A quick 3d-printed light gateThu 4 May 2023
Tagged: 3dprinting, electronics
I need to affix a rotary encoder to my oscillating steam engine to measure the crank rotation, so that I can plot pressure-volume diagrams from the real engine to compare to the simulation. Rather than buy a rotary encoder, I decided to make a light gate and slotted disc myself. I haven't done the slotted disc yet, but it will be a pretty trivial 3d print.
I made the light gate using components I already had in the junk box, and it only took a few hours, most of which I spent on trying to get the wrong kind of infrared sensor to work.

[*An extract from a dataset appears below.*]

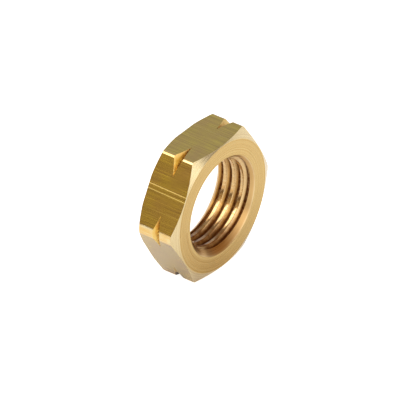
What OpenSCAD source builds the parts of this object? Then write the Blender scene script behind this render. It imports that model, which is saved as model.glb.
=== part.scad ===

It's just an infrared LED and infrared photodiode facing each other, and a couple of resistors, on a piece of stripboard, inside a 3d-printed housing. The slotted disc will run in the gap between the LED and the photodiode so that it intermittently blocks the light path, which allows me to count the pulses to work out the angle the crank has rotated at any given time.
The mounting holes on the plastic housing will eventually be used to screw the sensor to a piece of material that will hold it in place near the engine.
There is a small amount of strain relief on the cable when the PCB is screwed down, you can see in this CAD screenshot:
As the PCB is screwed down ("up" in the pic), it clamps the cable into the housing.
The IR LED is powered by 5v and has a 510 Ohm current-limiting resistor. The photodiode has 5v applied to the positive side, and the negative side is the "signal" output. The signal is pulled to ground with a 680 KOhm resistor. This signal pin goes to a digital input pin on the Arduino.
At first I thought I was going to have to use an analogue input and manually configure a threshold value to distinguish "light" and "dark" readings, but the voltage difference between light and dark is almost the entire 0v to 5v range, so it works plenty well enough connected to a digital input.
Some of the schematics available online involve using the photodiode to control a transistor to provide 5v to the microcontroller, but I found this not to be necessary. Probably I am in the easy case because my LED is so close to my photodiode; if you were trying to receive instructions from a television remote control from the other side of the room you would get much less signal. The method I ended up using is from an IR Photogate Instructable.
What didn't work was to use one of these "infrared receivers":
These detect infrared sources that switch on and off at 38 kHz, and the output goes low when it detects a 38 kHz signal and high when it doesn't. I thought this would be easier than using a photodiode (even though I need to make a 38 kHz signal instead of a solid light source) as I thought the photodiode would be too analogue and annoying. The issue I found with the "infrared receiver" is that the output seems to go high again after about half a second, even if the 38 kHz signal remains present. I guess these things are intended to be used for brief bursts of communication, which will involve the 38 kHz signal rapidly appearing and disappearing. Using the photodiode turned out to be easier.
From some testing by sticking a piece of paper in the gap between the LED and the photodiode, I think this is going to work nicely.